WRITTEN TASK: Write every line of the material out exactly as shown.

BEGIN GIVEN INFORMATION

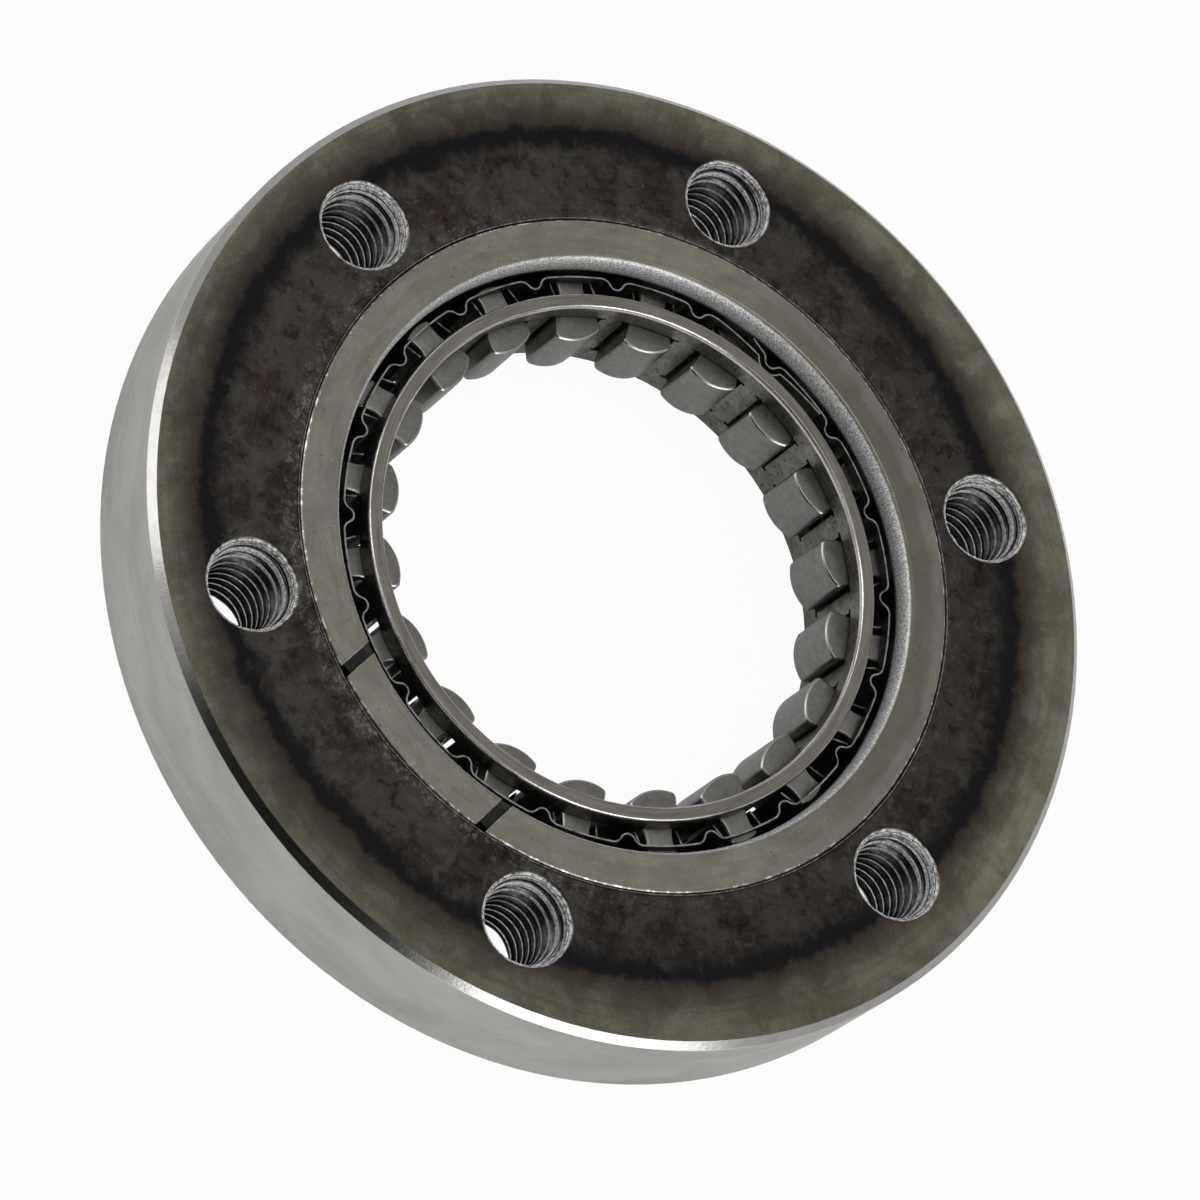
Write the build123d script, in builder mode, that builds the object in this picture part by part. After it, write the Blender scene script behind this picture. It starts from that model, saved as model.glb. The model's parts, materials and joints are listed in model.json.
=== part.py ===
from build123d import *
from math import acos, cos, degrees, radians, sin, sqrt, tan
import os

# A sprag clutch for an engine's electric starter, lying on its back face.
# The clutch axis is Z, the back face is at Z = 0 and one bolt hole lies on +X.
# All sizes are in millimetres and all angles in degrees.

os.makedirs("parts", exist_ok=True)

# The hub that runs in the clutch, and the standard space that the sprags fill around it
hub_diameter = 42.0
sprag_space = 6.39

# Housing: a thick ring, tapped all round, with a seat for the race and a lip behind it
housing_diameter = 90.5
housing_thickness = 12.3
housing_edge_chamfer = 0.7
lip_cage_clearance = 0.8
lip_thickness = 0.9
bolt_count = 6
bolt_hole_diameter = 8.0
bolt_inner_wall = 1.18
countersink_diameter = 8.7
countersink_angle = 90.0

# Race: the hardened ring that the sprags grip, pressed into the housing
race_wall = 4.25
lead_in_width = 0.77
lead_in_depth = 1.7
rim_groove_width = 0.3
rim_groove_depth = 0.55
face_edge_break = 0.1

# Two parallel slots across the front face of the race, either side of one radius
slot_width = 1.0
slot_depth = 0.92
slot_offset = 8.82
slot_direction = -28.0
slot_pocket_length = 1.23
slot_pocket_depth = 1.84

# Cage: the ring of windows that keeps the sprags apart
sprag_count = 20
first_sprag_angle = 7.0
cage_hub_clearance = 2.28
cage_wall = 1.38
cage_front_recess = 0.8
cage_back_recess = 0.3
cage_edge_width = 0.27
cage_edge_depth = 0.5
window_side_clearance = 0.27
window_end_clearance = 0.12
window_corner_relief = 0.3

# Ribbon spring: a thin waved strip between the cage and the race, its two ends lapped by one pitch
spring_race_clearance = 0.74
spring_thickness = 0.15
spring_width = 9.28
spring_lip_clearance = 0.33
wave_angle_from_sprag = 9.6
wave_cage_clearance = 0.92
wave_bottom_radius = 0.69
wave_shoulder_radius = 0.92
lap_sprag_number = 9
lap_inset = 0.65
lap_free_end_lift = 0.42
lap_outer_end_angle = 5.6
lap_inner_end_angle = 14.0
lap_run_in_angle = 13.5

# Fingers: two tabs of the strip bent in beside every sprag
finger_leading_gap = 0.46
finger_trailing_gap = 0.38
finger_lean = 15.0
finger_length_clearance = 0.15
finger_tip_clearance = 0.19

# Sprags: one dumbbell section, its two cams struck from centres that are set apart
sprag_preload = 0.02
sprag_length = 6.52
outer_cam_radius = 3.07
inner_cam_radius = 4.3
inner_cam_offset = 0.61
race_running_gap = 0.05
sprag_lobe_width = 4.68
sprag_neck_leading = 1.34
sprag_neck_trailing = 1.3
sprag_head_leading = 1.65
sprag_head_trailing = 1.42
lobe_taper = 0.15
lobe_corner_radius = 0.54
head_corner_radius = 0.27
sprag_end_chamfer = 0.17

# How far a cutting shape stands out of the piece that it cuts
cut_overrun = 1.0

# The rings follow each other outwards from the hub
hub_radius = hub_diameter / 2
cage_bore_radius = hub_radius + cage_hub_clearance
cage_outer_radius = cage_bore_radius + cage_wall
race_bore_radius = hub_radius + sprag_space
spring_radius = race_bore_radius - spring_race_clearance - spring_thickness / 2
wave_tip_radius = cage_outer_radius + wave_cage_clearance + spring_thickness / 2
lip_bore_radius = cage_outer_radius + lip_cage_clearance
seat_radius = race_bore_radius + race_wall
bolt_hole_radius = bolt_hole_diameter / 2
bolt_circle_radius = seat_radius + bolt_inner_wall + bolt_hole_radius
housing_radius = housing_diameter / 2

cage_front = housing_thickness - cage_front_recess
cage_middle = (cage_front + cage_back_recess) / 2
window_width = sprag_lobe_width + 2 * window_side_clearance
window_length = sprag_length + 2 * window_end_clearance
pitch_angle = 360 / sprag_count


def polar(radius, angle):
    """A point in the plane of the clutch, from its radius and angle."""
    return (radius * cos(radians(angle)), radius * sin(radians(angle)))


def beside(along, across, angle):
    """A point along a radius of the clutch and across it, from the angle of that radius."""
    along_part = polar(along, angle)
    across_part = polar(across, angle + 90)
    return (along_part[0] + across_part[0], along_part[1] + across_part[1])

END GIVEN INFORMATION

EXERCISE OUTPUT:
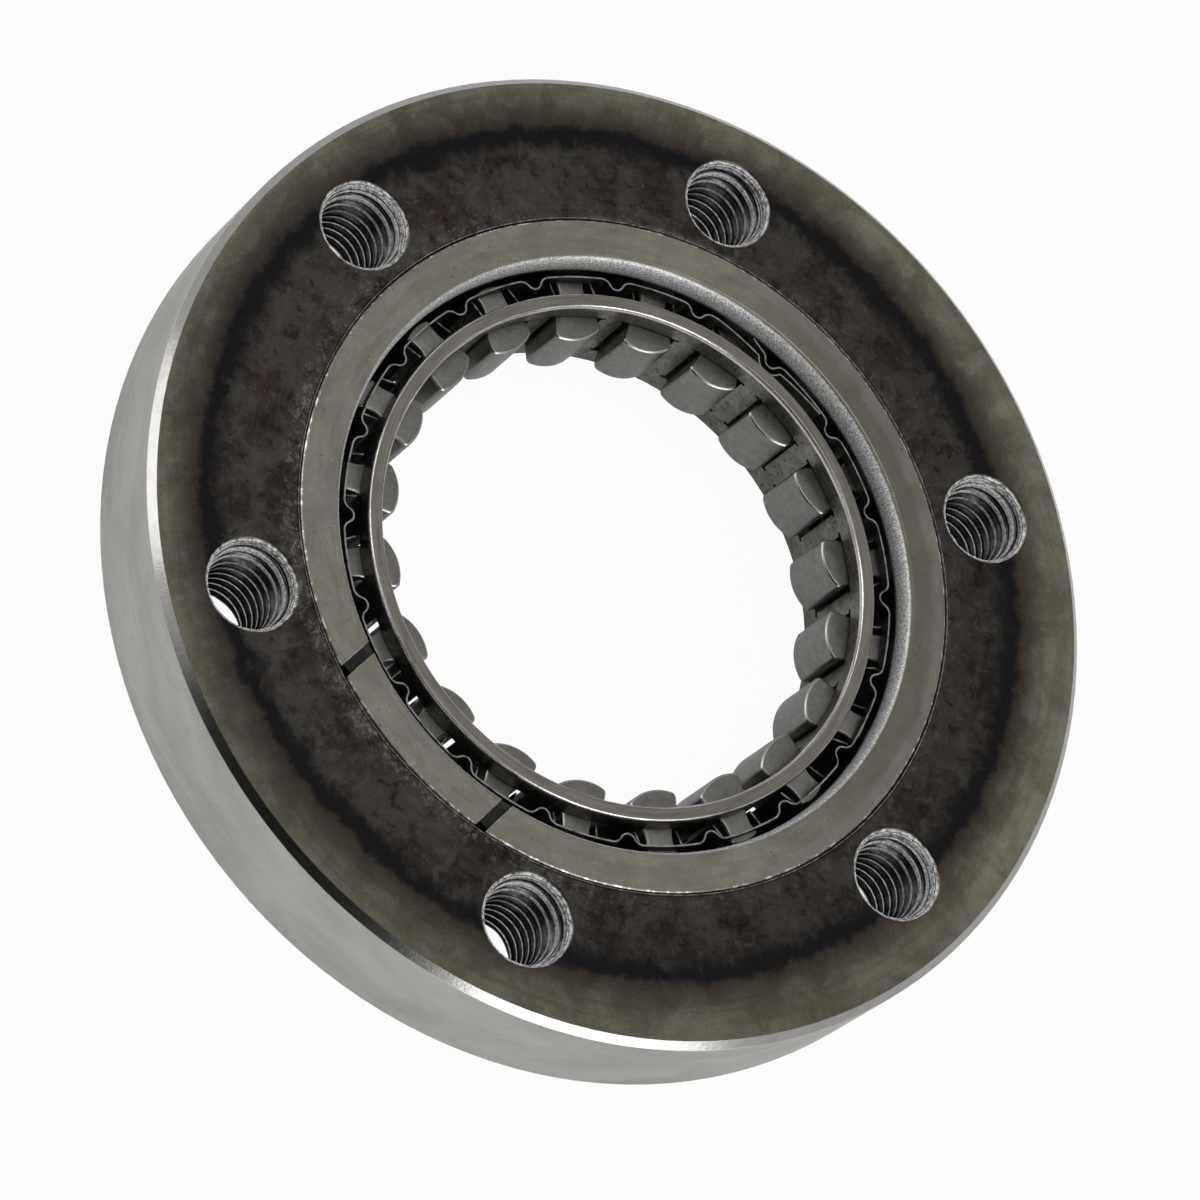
Write the build123d script, in builder mode, that builds the object in this picture part by part. After it, write the Blender scene script behind this picture. It starts from that model, saved as model.glb. The model's parts, materials and joints are listed in model.json.
=== part.py ===
from build123d import *
from math import acos, cos, degrees, radians, sin, sqrt, tan
import os

# A sprag clutch for an engine's electric starter, lying on its back face.
# The clutch axis is Z, the back face is at Z = 0 and one bolt hole lies on +X.
# All sizes are in millimetres and all angles in degrees.

os.makedirs("parts", exist_ok=True)

# The hub that runs in the clutch, and the standard space that the sprags fill around it
hub_diameter = 42.0
sprag_space = 6.39

# Housing: a thick ring, tapped all round, with a seat for the race and a lip behind it
housing_diameter = 90.5
housing_thickness = 12.3
housing_edge_chamfer = 0.7
lip_cage_clearance = 0.8
lip_thickness = 0.9
bolt_count = 6
bolt_hole_diameter = 8.0
bolt_inner_wall = 1.18
countersink_diameter = 8.7
countersink_angle = 90.0

# Race: the hardened ring that the sprags grip, pressed into the housing
race_wall = 4.25
lead_in_width = 0.77
lead_in_depth = 1.7
rim_groove_width = 0.3
rim_groove_depth = 0.55
face_edge_break = 0.1

# Two parallel slots across the front face of the race, either side of one radius
slot_width = 1.0
slot_depth = 0.92
slot_offset = 8.82
slot_direction = -28.0
slot_pocket_length = 1.23
slot_pocket_depth = 1.84

# Cage: the ring of windows that keeps the sprags apart
sprag_count = 20
first_sprag_angle = 7.0
cage_hub_clearance = 2.28
cage_wall = 1.38
cage_front_recess = 0.8
cage_back_recess = 0.3
cage_edge_width = 0.27
cage_edge_depth = 0.5
window_side_clearance = 0.27
window_end_clearance = 0.12
window_corner_relief = 0.3

# Ribbon spring: a thin waved strip between the cage and the race, its two ends lapped by one pitch
spring_race_clearance = 0.74
spring_thickness = 0.15
spring_width = 9.28
spring_lip_clearance = 0.33
wave_angle_from_sprag = 9.6
wave_cage_clearance = 0.92
wave_bottom_radius = 0.69
wave_shoulder_radius = 0.92
lap_sprag_number = 9
lap_inset = 0.65
lap_free_end_lift = 0.42
lap_outer_end_angle = 5.6
lap_inner_end_angle = 14.0
lap_run_in_angle = 13.5

# Fingers: two tabs of the strip bent in beside every sprag
finger_leading_gap = 0.46
finger_trailing_gap = 0.38
finger_lean = 15.0
finger_length_clearance = 0.15
finger_tip_clearance = 0.19

# Sprags: one dumbbell section, its two cams struck from centres that are set apart
sprag_preload = 0.02
sprag_length = 6.52
outer_cam_radius = 3.07
inner_cam_radius = 4.3
inner_cam_offset = 0.61
race_running_gap = 0.05
sprag_lobe_width = 4.68
sprag_neck_leading = 1.34
sprag_neck_trailing = 1.3
sprag_head_leading = 1.65
sprag_head_trailing = 1.42
lobe_taper = 0.15
lobe_corner_radius = 0.54
head_corner_radius = 0.27
sprag_end_chamfer = 0.17

# How far a cutting shape stands out of the piece that it cuts
cut_overrun = 1.0

# The rings follow each other outwards from the hub
hub_radius = hub_diameter / 2
cage_bore_radius = hub_radius + cage_hub_clearance
cage_outer_radius = cage_bore_radius + cage_wall
race_bore_radius = hub_radius + sprag_space
spring_radius = race_bore_radius - spring_race_clearance - spring_thickness / 2
wave_tip_radius = cage_outer_radius + wave_cage_clearance + spring_thickness / 2
lip_bore_radius = cage_outer_radius + lip_cage_clearance
seat_radius = race_bore_radius + race_wall
bolt_hole_radius = bolt_hole_diameter / 2
bolt_circle_radius = seat_radius + bolt_inner_wall + bolt_hole_radius
housing_radius = housing_diameter / 2

cage_front = housing_thickness - cage_front_recess
cage_middle = (cage_front + cage_back_recess) / 2
window_width = sprag_lobe_width + 2 * window_side_clearance
window_length = sprag_length + 2 * window_end_clearance
pitch_angle = 360 / sprag_count


def polar(radius, angle):
    """A point in the plane of the clutch, from its radius and angle."""
    return (radius * cos(radians(angle)), radius * sin(radians(angle)))


def beside(along, across, angle):
    """A point along a radius of the clutch and across it, from the angle of that radius."""
    along_part = polar(along, angle)
    across_part = polar(across, angle + 90)
    return (along_part[0] + across_part[0], along_part[1] + across_part[1])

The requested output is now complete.